One final thought before I fuck off for the night. Writing is 99% thinking, doing, living, and 1% manifesting those words in physical medium. Don’t fall in love with the physical aspect of the craft - fall in love with the craft itself (and also fall in love with the dirty blonde sitting catty corner from you at dinner). Everything around you is material - potent ingredients that you can add to the cauldron to create your own riveting, intoxicating witch’s brew to lure in readers and overall followers of your cult. To write well is to live well, and to live well is to not think about writing all the time; rather it is to accept the fact that no matter what happens to you, so long as you are standing on two feet when the dust settles, it can and will be a story to tell. Critique and self doubt are not real, nor is the dirty, royal concept that you must write for a specific person or group of people (also known as an audience to many hacks in this space). And when in doubt, you can always take a break.
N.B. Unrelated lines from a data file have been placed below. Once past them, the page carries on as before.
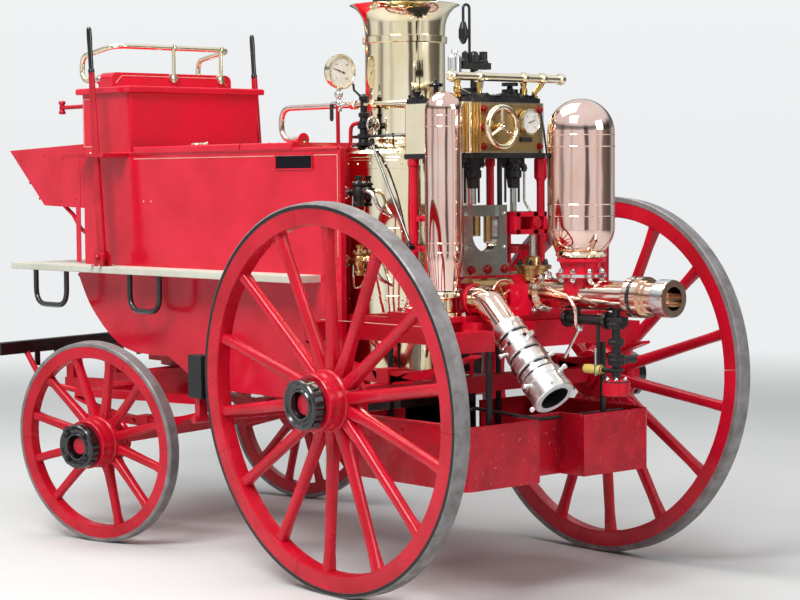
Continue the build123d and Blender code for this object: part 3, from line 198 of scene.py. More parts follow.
# The tray's enamel, scratched by shovels: pink chips down to the primer.
CHIPPED_RED = Finish(
    "chipped_red_enamel", "#C4122B", "#A50D20", "#D69A94", (0.2, 0.4), coat=0.08, specular=0.3,
    mark_share=0.2,
    mark_mm=12.0, patch_mm=90.0, grain_depth=0.05,
)
# Oxide red on nuts: dull and dark, rubbed by spanners.
NUT_RED = Finish("oxide_red_paint", "#9C1420", "#7E0F18", "#5A3A34", (0.3, 0.5), specular=0.3,
                 mark_share=0.08)
# Black stoving enamel on hubs and grips: a hard gloss with fine dust.
BLACK_ENAMEL = Finish("black_enamel", "#111114", "#1B1A1C", "#4A4542", (0.12, 0.3), coat=0.5,
                      mark_share=0.02)
# Painted shade: a flat black with no gloss at all, laid in recesses in place of the shade inside them, so
# that it reads as depth.
RECESS_SHADE_BLACK = Finish("matt_black_paint", "#0B0B10", "#101016", "#26241F", (0.75, 0.9), specular=0.15,
                    mark_share=0.0)
# Black oiled iron of valves and straps: satin with rust bloom in its pits.
BLACK_IRON = Finish("oiled_black_iron", "#1E1E22", "#2E2B2A", "#5A4034", (0.28, 0.46), metallic=0.4,
                    mark_share=0.05)
# Soot-blackened sheet iron in the chimney.
SOOTY_IRON = Finish("sooty_sheet_iron", "#2B2926", "#1C1B1A", "#57493E", (0.5, 0.75), metallic=0.3,
                    mark_share=0.1)
# Polished sheet brass: a pale, almost white gold that mirrors what stands round it with slow waves.
BRASS = Finish(
    "polished_sheet_brass", "#FBF1D8", "#F0DFB6", "#B8904A", (0.04, 0.1), metallic=1.0, mark_mm=26.0,
    mark_share=0.0, wave_mm=110.0, wave_depth=0.2, patch_mm=140.0, stretch=(1.0, 1.0, 0.4),
)
# Brass that is handled and steamed over: deeper gold, a little brown, softer highlights.
OLD_BRASS = Finish(
    "steamed_brass", "#D9B368", "#B98D48", "#6B5230", (0.14, 0.28), metallic=1.0, mark_share=0.06,
    patch_mm=50.0
)
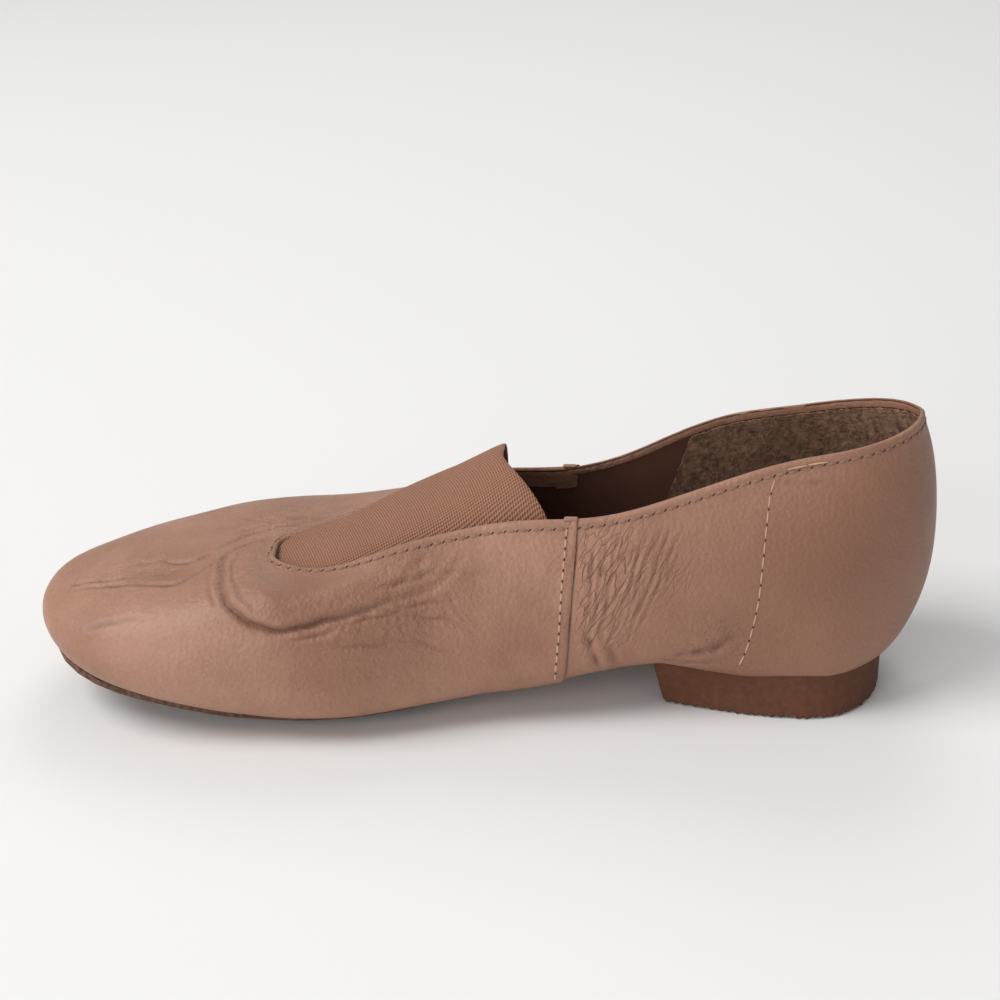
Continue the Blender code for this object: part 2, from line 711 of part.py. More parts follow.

Actually, no you can’t your world must be on fire, multiple….
Thanks for reading.
(Last thing - the above paragraph was my best attempt to conjure up half-baked platitudes in hope that someone pull quotes my essay and spreads the good word of Tony. I don’t really mean any of that - well I do, but don’t take it so seriously anon. You and me are in this together, after all, and we just re-fueled on last time before mission control officially ships us off for Mars. Are you ready?)
Onward,
Tony
Humble Wordsmith, Disgruntled Youth, Syllable Merchant, etc.